So, here come the rains, and I wanted the whole rainwater cachement system up and running. The tanks are in place, the tubes are place, and finally, I had to get a 'first flush' system in place.

A first flush system is a way to take that first batch of water that hits the roof and dispose of it before it gets into the tanks. That's where most of the crud is: bird poop, pollen, dust, air pollution, etc.

I did some reading on the inter-tubes here, and decided I could make one myself.

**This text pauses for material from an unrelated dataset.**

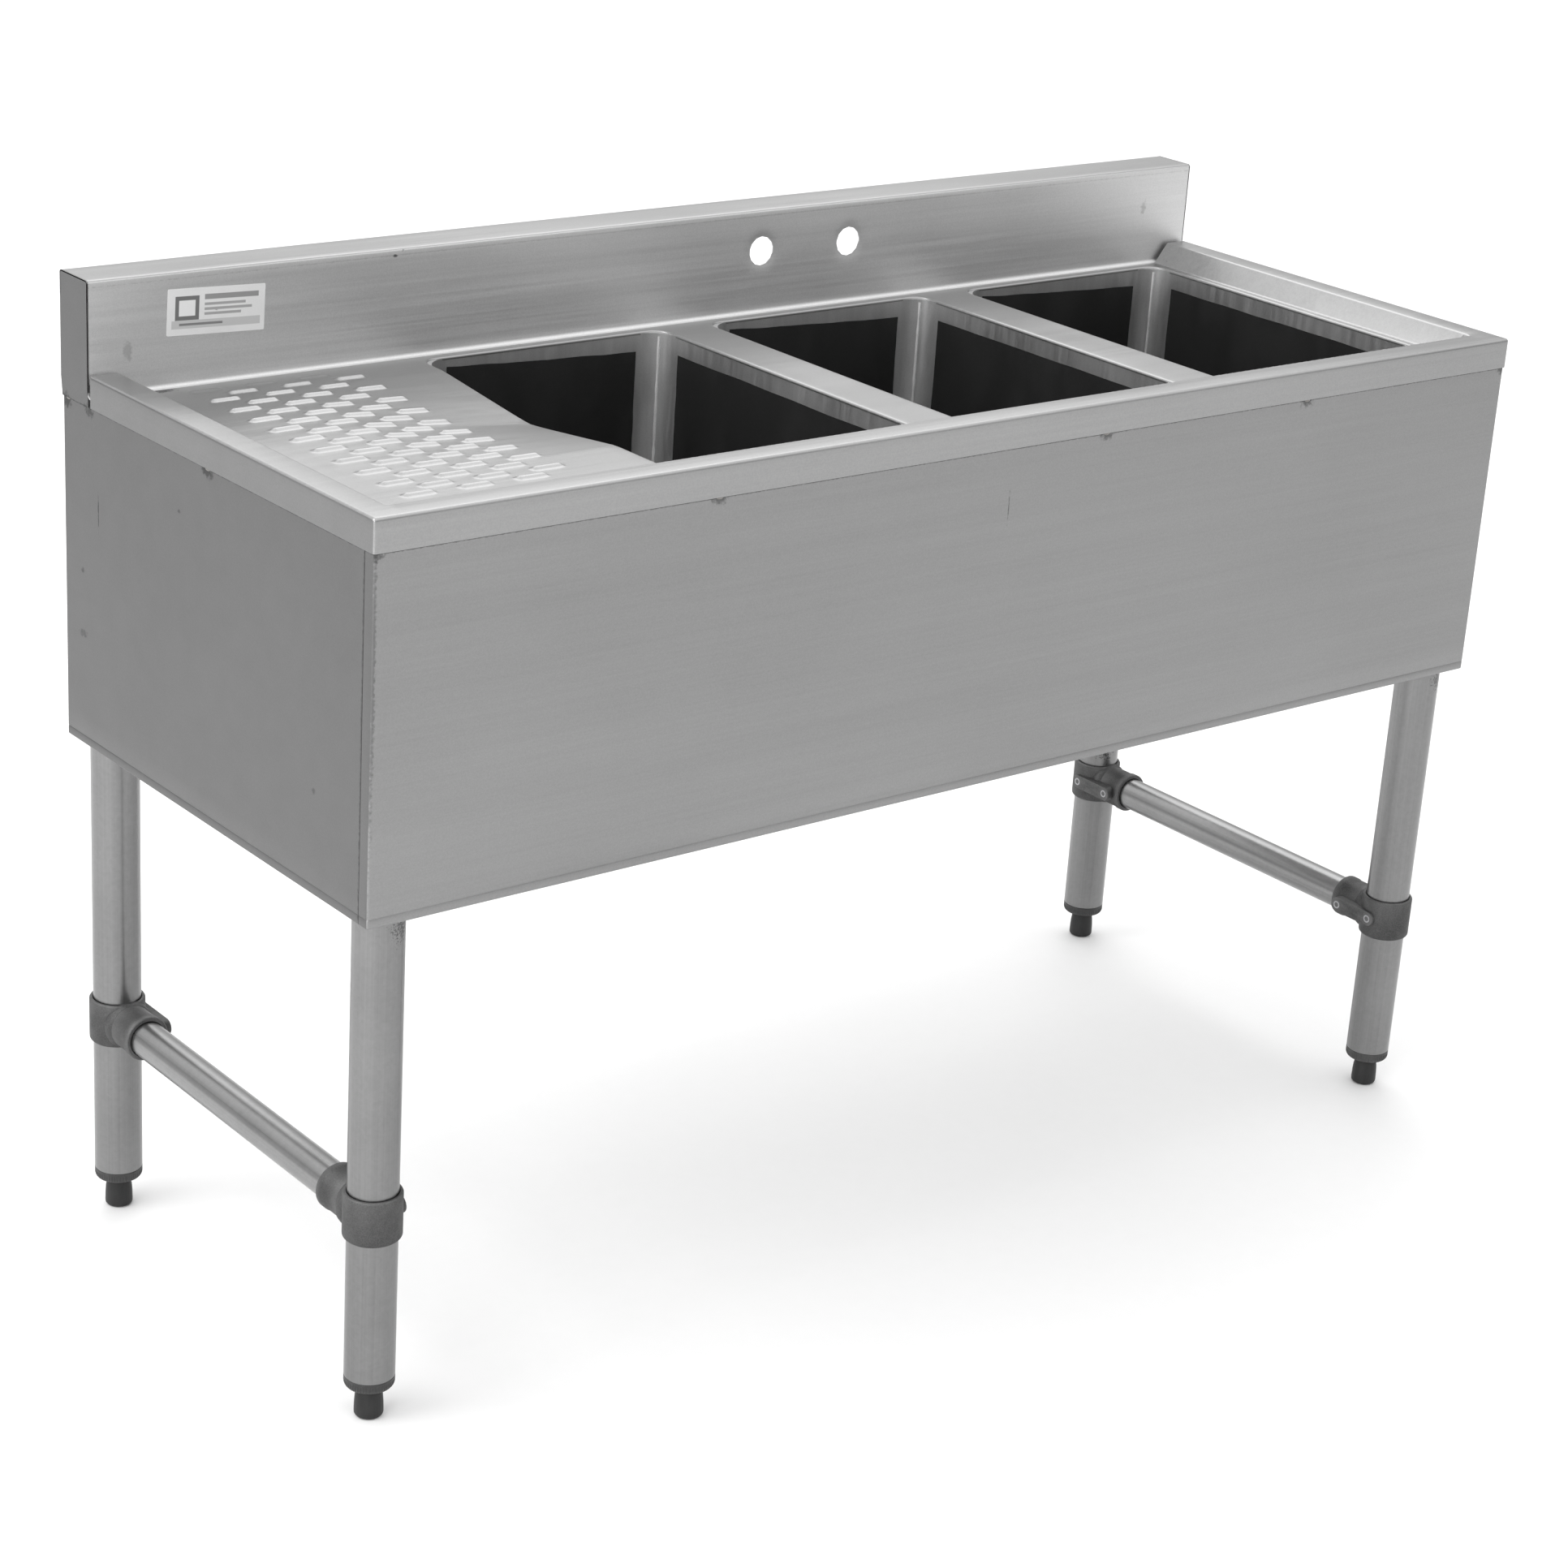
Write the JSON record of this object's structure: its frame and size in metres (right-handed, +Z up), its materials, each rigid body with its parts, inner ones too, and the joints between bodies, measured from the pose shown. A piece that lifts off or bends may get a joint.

Here's me, waiting for Melissa's help to install the thing (there's one for each tank):


It's 4" PVC, with rubber pipe reducers to a 3" pvc pipe, creating a bottleneck near the top. There's a screw off cap at the bottom, to allow me to let the crud out. Later, I'll make a slow drip system for that, so the whole thing will be automatic.


The above and the below pictures explain best how it works. You can see in the above picture, you can see I've cut holes in the top of the pipe (above the bottleneck) for the insertion fittings to enter the PVC. (the inlet is slightly higher than the exit) Those gray fittings attach to the black hdpe pipe that has the rainwater flowing in it.

The rain pours in, filling the pipe, and raising the float to to the "bottleneck" get it? the plastic water bottle is a float that cuts off the flow to the pipe after the first 5 gallons or so , and then the rest of the water just flows over the top of the bottle, and on into the tank.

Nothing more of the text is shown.